After spending large time trying to extract the exact solution of this ODE, I haven't been able to demonstrate the final result I'm given.

The equation is :

$$\frac{f'f}{\eta^2}-\frac{f'^2}{\eta}-\frac{ff''}{\eta}=\Big(f''-\frac{f'}{\eta}\Big)'$$

where $$f=f(\eta)$$

Boundary conditions are:

$$\eta=0$$ ; $$f=f'=f''=0$$

$$\eta\rightarrow\infty$$; $$f'=0$$

I am supposed to obtain $$f=\frac{4c\eta^2}{1+c\eta^2}$$ with c= unknown constant.

but I don't find the way to gather the derivatives and solve the equation.

It corresponds to the exact similarity solution of the far field of a round laminar jet.

The left-hand-side reduces to:
$$\frac{f'f}{\eta^2}-\frac{f'^2}{\eta}-\frac{ff''}{\eta}=-\frac{d}{d\eta}(\frac{1}{\eta}\frac{d}{d\eta}\frac{1}{2}f^{2})$$
since we have:
$$\frac{d}{d\eta}\frac{1}{2}f^{2}=ff'$$
and:
$$f'^{2}+ff''=\frac{d}{d\eta}ff'$$
Evidently the right-hand-side reduces to:
$$\frac{d}{d\eta}(f''-\frac{f'}{\eta})=\frac{d}{d\eta}(\eta\frac{d}{d\eta}\frac{f'}{\eta})$$
Maybe that helps..

 

[Clausius2]

Why do u have 4 boundary conditions for a 3-rd order ODE...?

Daniel.

You're right. One of them is redundant.
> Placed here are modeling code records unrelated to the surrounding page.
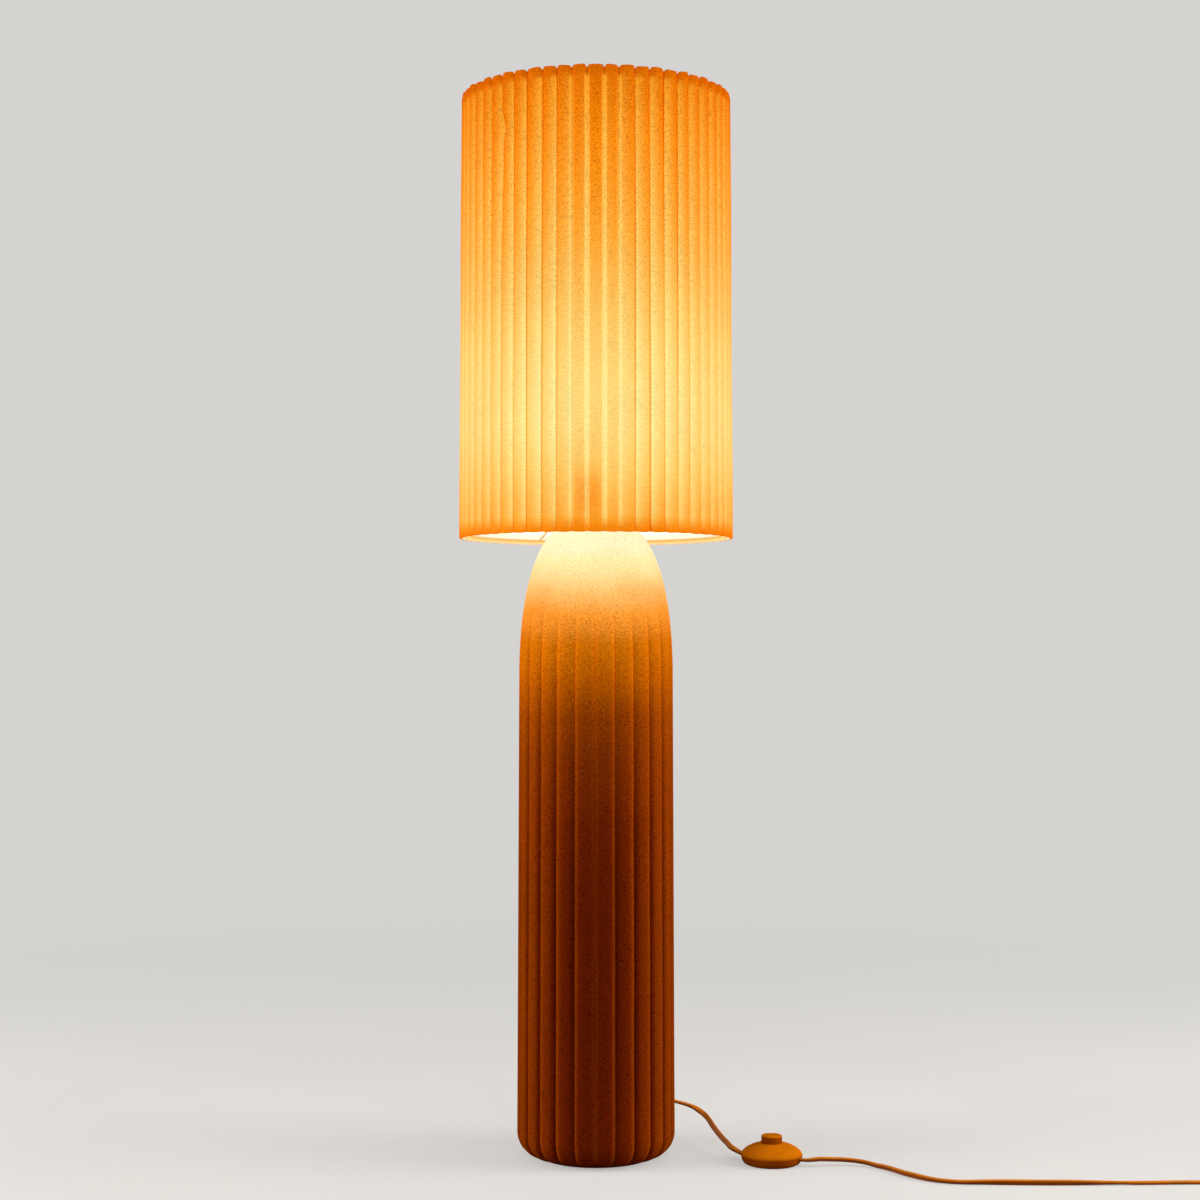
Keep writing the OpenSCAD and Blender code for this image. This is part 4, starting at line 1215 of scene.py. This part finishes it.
@dataclass
class FlatCord:
    """A flat twin cord on a route, which has rolled over by so many degrees at each x of rolls."""

    name: str
    route: Sequence[Point]
    rolls: Sequence[tuple[float, float]]
    width: float = 0.0058
    thick: float = 0.0037
    step: float = 0.0024
    sides: int = 20
    groove: tuple[float, float] = (0.16, 0.0006)
    clear: float = 0.0001

    @staticmethod
    def between(v: np.ndarray, w: np.ndarray, start: float, end: float, t: float) -> np.ndarray:
        """Returns the point on the line through two others that lies at t.

        Args:
            v: The point at start.
            w: The point at end.
            start: Where the first one lies.
            end: Where the second one lies.
            t: Where the new one lies.

        Returns:
            The new point.
        """
        return (end - t) / (end - start) * v + (t - start) / (end - start) * w

    def smooth(self) -> np.ndarray:
        """Returns points close together on a smooth curve through the route."""
        p = np.array(self.route, dtype=float)
        p = np.vstack([2 * p[0] - p[1], p, 2 * p[-1] - p[-2]])
        fine = []
        for a, b, c, d in zip(p, p[1:], p[2:], p[3:]):
            ends = [0.0]
            for u, v in ((a, b), (b, c), (c, d)):
                ends.append(ends[-1] + max(1e-6, float(np.linalg.norm(v - u))) ** 0.5)
            t0, t1, t2, t3 = ends
            for t in np.linspace(t1, t2, 9)[:-1]:
                a1 = self.between(a, b, t0, t1, t)
                a2 = self.between(b, c, t1, t2, t)
                a3 = self.between(c, d, t2, t3, t)
                b1 = self.between(a1, a2, t0, t2, t)
                b2 = self.between(a2, a3, t1, t3, t)
                fine.append(self.between(b1, b2, t1, t2, t))
        fine.append(p[-2])
        line = np.array(fine)
        gone = np.append(0, np.cumsum(np.linalg.norm(np.diff(line, axis=0), axis=1)))
        places = np.linspace(0, gone[-1], max(4, int(gone[-1] / self.step)))
        return np.stack([np.interp(places, gone, line[:, i]) for i in range(3)], axis=-1)

    def section(self) -> np.ndarray:
        """Returns the outline of two cores side by side in one sheath."""
        a = circle(self.sides) + np.pi / self.sides
        x = self.width / 2 * squared(np.cos(a), 0.85)
        y = self.thick / 2 * squared(np.sin(a), 0.6)
        deep, half = self.groove
        return np.stack([x, y * (1 - deep * np.exp(-((x / half) ** 2)))], axis=-1)

    def build(self, slot: str, replaces: Sequence[str]) -> tuple[bpy.types.Object, np.ndarray]:
        """Makes the cord.

        Args:
            slot: Not used.
            replaces: The nodes that it stands for.

        Returns:
            The cord and the points that it follows.
        """
        path = self.smooth()
        where, degrees = zip(*self.rolls)
        roll = np.radians(np.interp(path[:, 0], where, degrees))
        reach = (self.width - self.thick) / 2 * np.abs(np.sin(roll)) + self.thick / 2
        path[:, 2] = np.maximum(path[:, 2], reach + self.clear)
        along = np.gradient(path, axis=0)
        along /= np.linalg.norm(along, axis=1, keepdims=True)
        level = np.cross(along, np.array([0.0, 0.0, 1.0]))
        level /= np.linalg.norm(level, axis=1, keepdims=True)
        upright = np.cross(level, along)
        cosine, sine = np.cos(roll)[:, None], np.sin(roll)[:, None]
        wide = level * cosine + upright * sine
        high = upright * cosine - level * sine
        shape = self.section()
        rows = (path[:, None, :] + shape[None, :, :1] * wide[:, None, :]
                + shape[None, :, 1:] * high[:, None, :])
        piece = Mesher.grid(self.name, rows, caps=True, sharp=50.0)
        return finish_piece(piece, SHEATH, ROOT_BODY, replaces), path


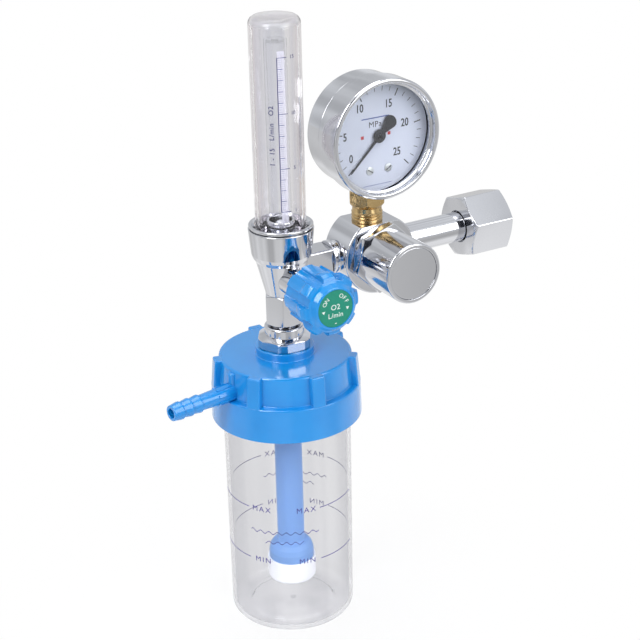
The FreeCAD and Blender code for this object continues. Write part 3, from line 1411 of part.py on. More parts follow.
def coupling_nut():
    """Swivel nut: its hexagon is cut from round bar, so its corners stay rounded."""
    hex_low = COUPLING_HEX_TOP - COUPLING_HEX
    bar = hexagon(COUPLING_HEX_AF, hex_low, COUPLING_HEX_TOP, FLOW_AXIS, Z, COUPLING_HEX_TURN)
    form = turned([
        (0, hex_low),
        (COUPLING_HEX_R - 0.4, hex_low),
        (COUPLING_HEX_R, hex_low + 0.4),
        (COUPLING_HEX_R, COUPLING_HEX_TOP - COUPLING_HEX_CONE),
        (COUPLING_R, COUPLING_HEX_TOP),
        (0, COUPLING_HEX_TOP),
    ], FLOW_AXIS, Z)
    collar = turned([
        (0, COUPLING_END_Z),
        (COUPLING_THREAD_R - 0.5, COUPLING_END_Z),
        (COUPLING_THREAD_R, COUPLING_END_Z + 0.5),
        (COUPLING_THREAD_R, hex_low + 0.5),
        (COUPLING_R, hex_low + 0.5),
        (COUPLING_R, COUPLING_TOP - 1.2),
        (COUPLING_R - 0.5, COUPLING_TOP - 0.3),
        (COUPLING_R - 1.3, COUPLING_TOP),
        (0, COUPLING_TOP),
    ], FLOW_AXIS, Z)
    bore = turned([
        (0, COUPLING_END_Z),
        (COUPLING_HOLE_R, COUPLING_END_Z),
        (COUPLING_HOLE_R, COUPLING_TOP - 0.8),
        (COUPLING_HOLE_R + 0.8, COUPLING_TOP),
        (0, COUPLING_TOP),
    ], FLOW_AXIS, Z)
    return whole(bar.common(form), [collar]).cut(bore)


def boss_washer():
    return ring(TAIL_FLANGE_R, BOSS_WASHER_HOLE_R, BOSS_FLOOR_Z, TAIL_FLANGE_Z - TAIL_FLANGE - SEAT_GAP,
                FLOW_AXIS, Z)


def cap_lug(angle):
    """Grip lug on the side of the cap, leaning out to the skirt at its foot."""
    half = LUG_WIDTH / 2
    foot_z = CAP_TOP_Z - CAP_DRUM - 0.8
    inner = CAP_NECK_R + 1.2
    profile = [
        V(inner, -half, foot_z),
        V(LUG_FOOT_R, -half, foot_z),
        V(LUG_TOP_R, -half, CAP_TOP_Z - 1.0),
        V(LUG_TOP_R - 1.0, -half, CAP_TOP_Z + 0.1),
        V(inner, -half, CAP_TOP_Z + 0.1),
    ]
    lug = Part.Face(Part.makePolygon(profile + [profile[0]])).extrude(V(0, LUG_WIDTH, 0))
    upright = []
    for edge in lug.Edges:
        box_of_edge = edge.BoundBox
        tall = box_of_edge.ZLength > 5
        if tall and box_of_edge.XMin > min(LUG_TOP_R, LUG_FOOT_R) - 0.1:
            upright.append(edge)
    lug = lug.makeFillet(1.2, upright)
    lug.rotate(V(0, 0, 0), Z, angle)
    lug.translate(FLOW_AXIS)
    return lug


def hose_barb():
    """Ridged hose tail, built along its own axis from the bottle's axis outwards."""
    outline = [(0, CAP_NECK_R + 1.0), (BARB_NECK_R, CAP_NECK_R + 1.0)]
    ridges_start = BARB_TIP - BARB_RIDGES * BARB_RIDGE
    outline += [(BARB_NECK_R, CAP_NECK_R + 5.0), (BARB_ROOT_R, ridges_start)]
    for k in range(BARB_RIDGES):
        back = ridges_start + k * BARB_RIDGE
        front = back + BARB_RIDGE
        outline += [(BARB_CREST_R, back), (BARB_CREST_R, back + BARB_LAND), (BARB_ROOT_R, front)]
    outline += [(0, BARB_TIP)]
    angle = math.radians(BARB_ANGLE)
    outward = V(math.cos(angle), math.sin(angle), 0)
    start = V(FLOW_X, 0, BARB_Z)
    barb = turned(outline, start, outward)
    neck_end = ridges_start - 1.0
    ribs = []
    for k in range(4):
        rib = box(-0.7, 0.7, -BARB_NECK_R - 0.25, BARB_NECK_R + 0.25, CAP_NECK_R + 1.0, neck_end)
        rib.rotate(V(0, 0, 0), Z, 22.5 + 45 * k)
        ribs.append(placed(rib, start, outward))
    bore = rod(BARB_BORE_R, CAP_NECK_R - 1.0, BARB_TIP, start, outward)
    return whole(barb, ribs), bore


def humidifier_cap():
    """Moulded screw cap with a threaded boss, six grip lugs and the hose barb."""
    drum_low = CAP_TOP_Z - CAP_DRUM
    skirt_low = drum_low - CAP_SKIRT - 0.5
    socket_low = CAP_ROOF_Z - CAP_SOCKET
    socket_floor = BOSS_FLOOR_Z - CAP_SOCKET_FLOOR
    shell = turned([
        (BOSS_WASHER_HOLE_R, BOSS_FLOOR_Z),
        (COUPLING_THREAD_R + THREAD_GAP, BOSS_FLOOR_Z),
        (COUPLING_THREAD_R + THREAD_GAP, BOSS_TOP_Z),
        (BOSS_R - 0.6, BOSS_TOP_Z),
        (BOSS_R, BOSS_TOP_Z - 0.6),
        (BOSS_R, CAP_TOP_Z),
        (CAP_TOP_R - 1.2, CAP_TOP_Z),
        (CAP_TOP_R - 0.3, CAP_TOP_Z - 0.4),
        (CAP_TOP_R, CAP_TOP_Z - 1.2),
        (CAP_DRUM_R, drum_low + 0.4),
        (CAP_DRUM_R + 0.5, drum_low),
        (CAP_SKIRT_TOP_R - 0.8, drum_low),
        (CAP_SKIRT_TOP_R, drum_low - 0.8),
        (CAP_SKIRT_R, skirt_low),
        (CAP_SKIRT_R - CAP_SKIRT_WALL, skirt_low),
        (CAP_SKIRT_TOP_R - CAP_SKIRT_WALL, drum_low - CAP_LEDGE_WALL),
        (CAP_NECK_R, drum_low - CAP_LEDGE_WALL),
        (CAP_NECK_R, CAP_ROOF_Z),
        (CAP_SOCKET_R, CAP_ROOF_Z),
        (CAP_SOCKET_R, socket_low),
        (DIP_R + SEAT_GAP, socket_low),
        (DIP_R + SEAT_GAP, socket_floor),
        (BOSS_WASHER_HOLE_R, socket_floor),
    ], FLOW_AXIS, Z)
    lugs = [cap_lug(LUG_AXIS + 180.0)]
    for k in range(-LUG_COUNT_HALF, LUG_COUNT_HALF + 1):
        lugs.append(cap_lug(LUG_AXIS + k * LUG_STEP))
    angle = math.radians(BARB_ANGLE)
    rib_at = V(FLOW_X + CAP_TOP_R * math.cos(angle), CAP_TOP_R * math.sin(angle), 0)
    rib = rod(PILLAR_RIB_R, BARB_Z, CAP_TOP_Z - 1.5, rib_at, Z)
    barb, bore = hose_barb()
    solid = whole(shell, lugs + [rib, barb])
    inside = rod(CAP_NECK_R, CAP_ROOF_Z, drum_low - CAP_LEDGE_WALL, FLOW_AXIS, Z)
    keep = rod(CAP_SOCKET_R, CAP_ROOF_Z, drum_low - CAP_LEDGE_WALL, FLOW_AXIS, Z)
    return solid.cut([inside.cut(keep), bore])


def dip_tube():
    """Wide dip tube with a bell at its foot."""
    top = BOSS_FLOOR_Z - CAP_SOCKET_FLOOR - SEAT_GAP
    outside = [(DIP_R, top), (DIP_R, BELL_TOP), (DIP_R + 2.2, BELL_TOP - 1.2), (BELL_R - 0.8, BELL_TOP - 3.2)]
    outside += [(BELL_R, BELL_TOP - 6.0), (BELL_R, BELL_BOTTOM)]
    inside = [(r - DIP_WALL, z) for r, z in reversed(outside)]
    return turned(outside + inside, FLOW_AXIS, Z)


def diffuser():
    """Cup snapped over the bell, with a ring of holes in its floor."""
    inner = BELL_R + SEAT_GAP
    cup = turned([
        (0, DIFFUSER_BOTTOM),
        (DIFFUSER_R, DIFFUSER_BOTTOM),
        (DIFFUSER_R, DIFFUSER_TOP),
        (inner, DIFFUSER_TOP),
        (inner, BELL_BOTTOM - SEAT_GAP),
        (inner - DIFFUSER_WALL, BELL_BOTTOM - SEAT_GAP),
        (inner - DIFFUSER_WALL, DIFFUSER_BOTTOM + 2 * DIFFUSER_WALL),
        (inner - 2 * DIFFUSER_WALL, DIFFUSER_BOTTOM + DIFFUSER_WALL),
        (0, DIFFUSER_BOTTOM + DIFFUSER_WALL),
    ], FLOW_AXIS, Z)
    foot = [e for e in cup.Edges if abs(e.BoundBox.ZMax - DIFFUSER_BOTTOM) < 0.01
            and e.BoundBox.XLength > DIFFUSER_R]
    cup = cup.makeFillet(DIFFUSER_EDGE, foot)
    holes = []
    for k in range(DIFFUSER_HOLES):
        angle = 2 * math.pi * k / DIFFUSER_HOLES
        place = V(FLOW_X + 5.0 * math.cos(angle), 5.0 * math.sin(angle), 0)
        holes.append(rod(DIFFUSER_HOLE_R, DIFFUSER_BOTTOM - 1, DIFFUSER_BOTTOM + 3, place, Z))
    return cup.cut(holes)


def bottle_gasket():
    low = BOTTLE_TOP_Z + SEAT_GAP
    return ring(CAP_NECK_R - 0.1, NECK_R - BOTTLE_WALL - 1.0, low, CAP_ROOF_Z, FLOW_AXIS, Z)


def bottle():
    """Blown clear bottle: wide neck, almost straight wall and a pushed-up base."""
    neck_low = BOTTLE_TOP_Z - NECK_LENGTH
    foot = BOTTLE_BOTTOM
    outside = turned([
        (0, foot + BOTTLE_PUSH_UP),
        (BOTTLE_PUSH_R, foot + BOTTLE_PUSH_UP),
        (BOTTLE_PUSH_R + 1.6, foot),
        (BOTTLE_FOOT_R, foot),
        (BOTTLE_R, neck_low - 1.6),
        (NECK_R, neck_low),
        (NECK_R, BOTTLE_TOP_Z),
        (0, BOTTLE_TOP_Z),
    ], FLOW_AXIS, Z)
    foot_edge = [e for e in outside.Edges if abs(e.BoundBox.ZMax - foot) < 0.01
                 and e.BoundBox.XLength > BOTTLE_PUSH_R + BOTTLE_FOOT_R]
    outside = outside.makeFillet(BOTTLE_EDGE, foot_edge)
    wall = BOTTLE_WALL
    inside = turned([
        (0, foot + BOTTLE_PUSH_UP + wall),
        (BOTTLE_PUSH_R + 1.0, foot + BOTTLE_PUSH_UP + wall),
        (BOTTLE_PUSH_R + 2.2, foot + wall),
        (BOTTLE_FOOT_R - wall, foot + wall),
        (BOTTLE_R - wall, neck_low - 1.9),
        (NECK_R - wall, neck_low - 0.3),
        (NECK_R - wall, BOTTLE_TOP_Z),
        (0, BOTTLE_TOP_Z),
    ], FLOW_AXIS, Z)
    floor_edge = [e for e in inside.Edges if abs(e.BoundBox.ZMax - foot - wall) < 0.01
                  and e.BoundBox.XLength > BOTTLE_PUSH_R + BOTTLE_FOOT_R]
    inside = inside.makeFillet(BOTTLE_EDGE - wall, floor_edge)
    return outside.cut(inside)


PIECES = [
    inlet_nut, inlet_stem, inlet_filter, inlet_washer,
    regulator_body, valve_nozzle, poppet, poppet_spring, diaphragm, diaphragm_plate, main_spring,
    spring_seat, adjusting_screw, bonnet, bonnet_plug, lock_ring,
    gauge_socket, socket_washer, gauge_case, gauge_bezel, gauge_window, window_gasket, gauge_dial,
    dial_screws, bourdon_tube, tube_tip, tip_link, sector_gear, pinion_arbor, hairspring,
    movement_back_plate, movement_front_plate, plate_pillars, movement_screws, pointer,
    flowmeter_body, clamp_ring, cover_o_ring, tube_cover, metering_tube, lower_tube_seal,
    upper_tube_seal, float_stop, float_ball,
    gland_nut, spindle_o_ring, valve_spindle, knob, knob_screw, knob_label,
    outlet_tail, coupling_nut, boss_washer, humidifier_cap, dip_tube, diffuser, bottle_gasket, bottle,
]

os.makedirs("parts", exist_ok=True)
for piece in PIECES:
    shape = piece()
    if not shape.isValid():
        raise ValueError(piece.__name__ + " is not a valid solid")
    shape.exportStep("parts/" + piece.__name__ + ".step")
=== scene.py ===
import json
from math import acos, cos, degrees, hypot, pi, radians, sin, tan

import bmesh
import bpy
from mathutils import Matrix, Vector

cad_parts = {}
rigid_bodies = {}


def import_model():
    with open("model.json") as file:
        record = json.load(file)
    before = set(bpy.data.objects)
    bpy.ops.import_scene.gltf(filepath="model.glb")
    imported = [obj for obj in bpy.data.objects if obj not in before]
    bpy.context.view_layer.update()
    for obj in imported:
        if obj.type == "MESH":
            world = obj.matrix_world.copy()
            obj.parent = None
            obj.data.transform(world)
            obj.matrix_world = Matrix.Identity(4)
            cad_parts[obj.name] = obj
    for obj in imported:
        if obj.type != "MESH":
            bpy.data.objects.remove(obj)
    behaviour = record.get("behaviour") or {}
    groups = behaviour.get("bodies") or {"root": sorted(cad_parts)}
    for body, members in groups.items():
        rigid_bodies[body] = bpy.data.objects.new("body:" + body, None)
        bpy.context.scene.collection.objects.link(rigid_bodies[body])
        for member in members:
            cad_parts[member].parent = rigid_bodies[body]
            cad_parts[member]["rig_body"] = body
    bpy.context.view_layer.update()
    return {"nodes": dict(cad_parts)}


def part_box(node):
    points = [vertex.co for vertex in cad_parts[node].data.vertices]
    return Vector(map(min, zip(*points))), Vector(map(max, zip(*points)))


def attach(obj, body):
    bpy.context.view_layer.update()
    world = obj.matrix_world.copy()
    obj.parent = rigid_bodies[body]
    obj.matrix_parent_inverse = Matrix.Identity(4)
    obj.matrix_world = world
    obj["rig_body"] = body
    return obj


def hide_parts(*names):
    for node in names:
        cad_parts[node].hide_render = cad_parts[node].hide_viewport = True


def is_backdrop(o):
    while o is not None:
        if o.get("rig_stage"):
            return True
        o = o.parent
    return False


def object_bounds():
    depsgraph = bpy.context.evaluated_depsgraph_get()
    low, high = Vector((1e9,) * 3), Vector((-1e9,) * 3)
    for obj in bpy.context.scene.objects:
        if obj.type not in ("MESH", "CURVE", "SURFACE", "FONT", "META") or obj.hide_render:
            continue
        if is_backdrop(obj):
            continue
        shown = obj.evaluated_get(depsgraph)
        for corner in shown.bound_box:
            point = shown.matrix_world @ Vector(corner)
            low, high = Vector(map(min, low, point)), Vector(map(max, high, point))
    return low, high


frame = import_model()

# Inlet nut and stem: a 30 mm hexagon nut that turns loosely on a turned stem with a flange.
# Both are hot-pressed brass, machined, polished and then plated bright with nickel and chromium,
# so they mirror the room, with a faint ripple left by the polishing wheel.
MM = 0.001
REG_X, FLOW_X, GAUGE_Z, KNOB_Z = -79.0, -128.0, 61.5, -3.7
WAYS = {
    "right": Matrix(((0, 0, 1), (1, 0, 0), (0, 1, 0))).to_4x4(),
    "front": Matrix(((1, 0, 0), (0, 0, -1), (0, 1, 0))).to_4x4(),
    "up": Matrix.Identity(4),
}


def at(way, x, y, z):
    """Millimetres measured from a point, with +Z turned to run that way, as metres in the frame."""
    return Matrix.Scale(MM, 4) @ Matrix.Translation((x, y, z)) @ WAYS[way]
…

I think $$f '=0$$ is not needed at $$\eta=0$$

Arildno, it helps me a lot.

Let's see, according what you've said:

$$\Big[\eta\Big(\frac{f'}{\eta}\Big)'\Big]'=-\frac{1}{2}\Big[\frac{f^{2'}}{\eta}\Big]$$

integrating once and imposing the boundary constraint at $$\eta\rightarrow\infty$$

$$\Big(\frac{f'}{\eta}\Big)'=-\frac{f^{2'}}{2\eta^2}$$

that can be reshaped developing the right derivative to:

$$\frac{1}{2}f^{2'}=2f'-(\eta f')'$$

integrating it another time and imposing $$f=0$$ at $$\eta=0$$:

$$\frac{f^2}{2}=2f-\eta f'$$

which leads to:

$$\frac{df}{-f^2/2+2f}=\frac{d\eta}{\eta}$$

the right side can be calculated as:

$$\frac{1}{2}\Big(\frac{df}{f}+\frac{df}{4-f}\Big)$$

So finally I obtain:

$$\frac{1}{2}ln\Big(\frac{f}{4-f}\Big)=ln\eta+A$$

where $$A=ln(c)$$ is a constant which I haven't found the way to determinate with the boundary conditions because the the logarithms are not defined in $$\eta=0$$. This constant is determined with the Integral Conservation Law of the Momentum Flux as Schlichting stated.

Anyway it gives:

$$f=\frac{4c\eta^2}{1+c^2\eta^2}$$

Thank you very much for helping me.